At the time, that was a huge scaling improvement and enabled the creation of larger LAN segments. As local area networks grew bigger, demand for more scale was needed so devices with better performance and more interfaces were introduced - LAN switches.
Ethernet Switches
LAN switches completely resolve the problem with collisions. They operate at layer 2 of the OSI model, meaning that they look at the ethernet header and trailer. Their main advantage is that all their ports can operate in full-duplex(全双工), meaning they can simultaneously transmit and receive frames on any given port at any given time. Because of this, the media access algorithm for collision detection (CSMA/CD) is no longer required and is disabled by default. Another big advantage of switches is that they forward frames based on MAC addresses so any given frame doesn't need to be sent to all ports as hubs do.
That why these days all wired local area networks are built with LAN switches.
Summary
So in summary, the most important points about collision domains are:
- All devices connected to a Hub are into a single collision domain.

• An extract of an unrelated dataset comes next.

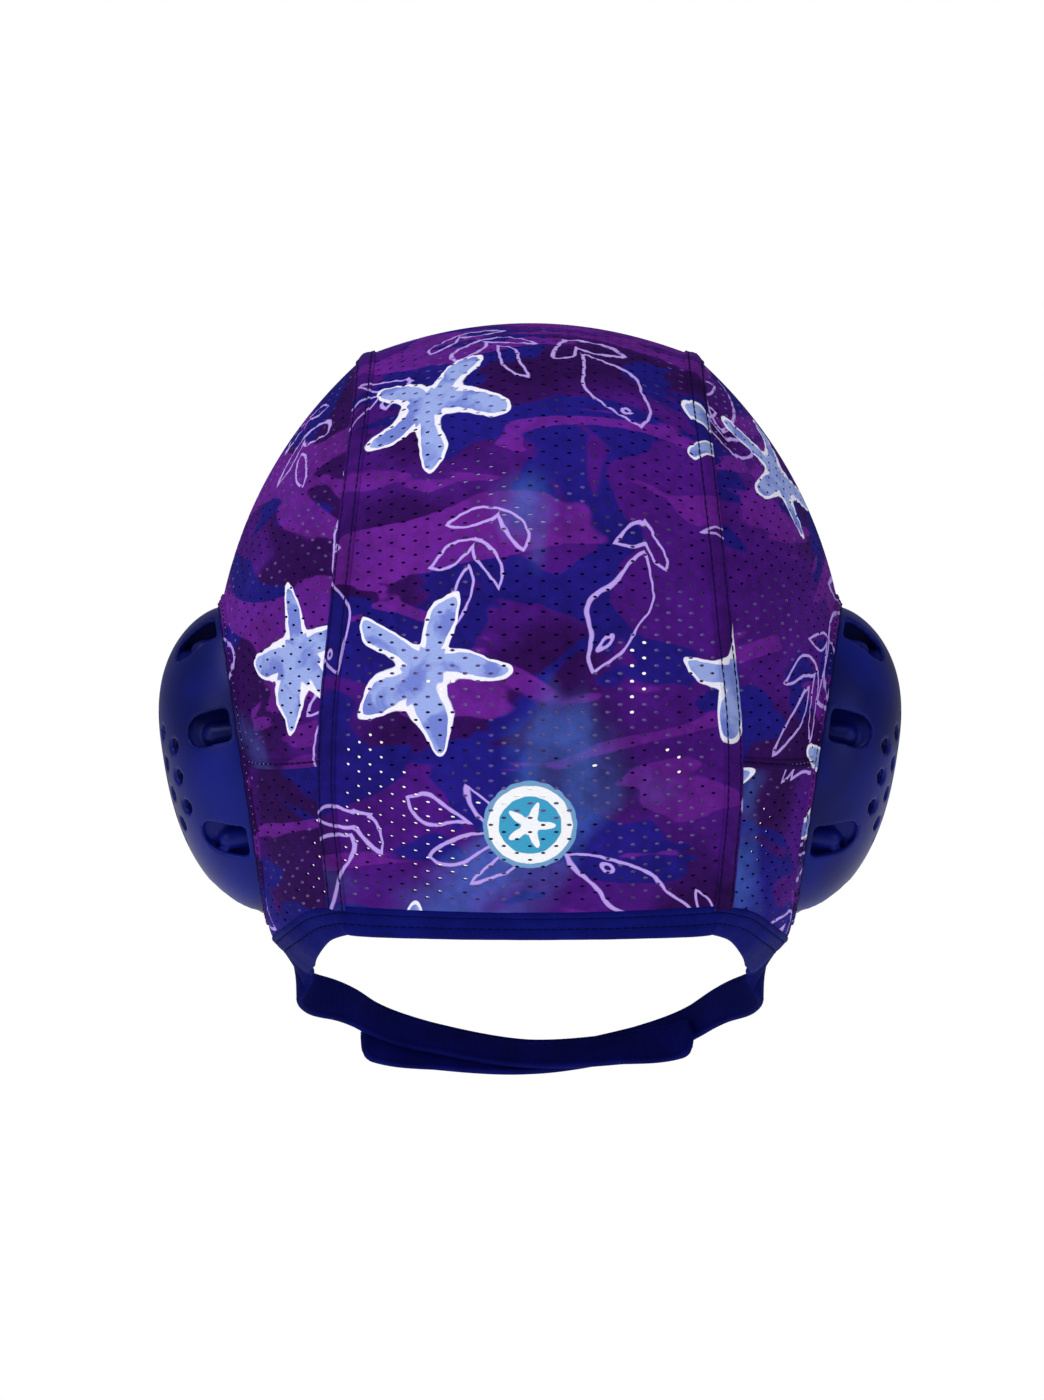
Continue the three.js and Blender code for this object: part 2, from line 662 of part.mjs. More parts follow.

- When devices are into a single collision domain, they must use half-duplex communication. They either transmit or receive frames at any given time but not both.
- Only one device may transmit into the collision domain at any one time otherwise collision occurs. The other devices detect the transition with the CSMA/CD method, wait a random amount of time, and re-transmit again.
- Each switch interface is a separate collision domain.
- Each switch interface can transmit and receive frames at the same time - full-duplex.
- CSMA/CD is disabled by default on switches because collisions cannot occur.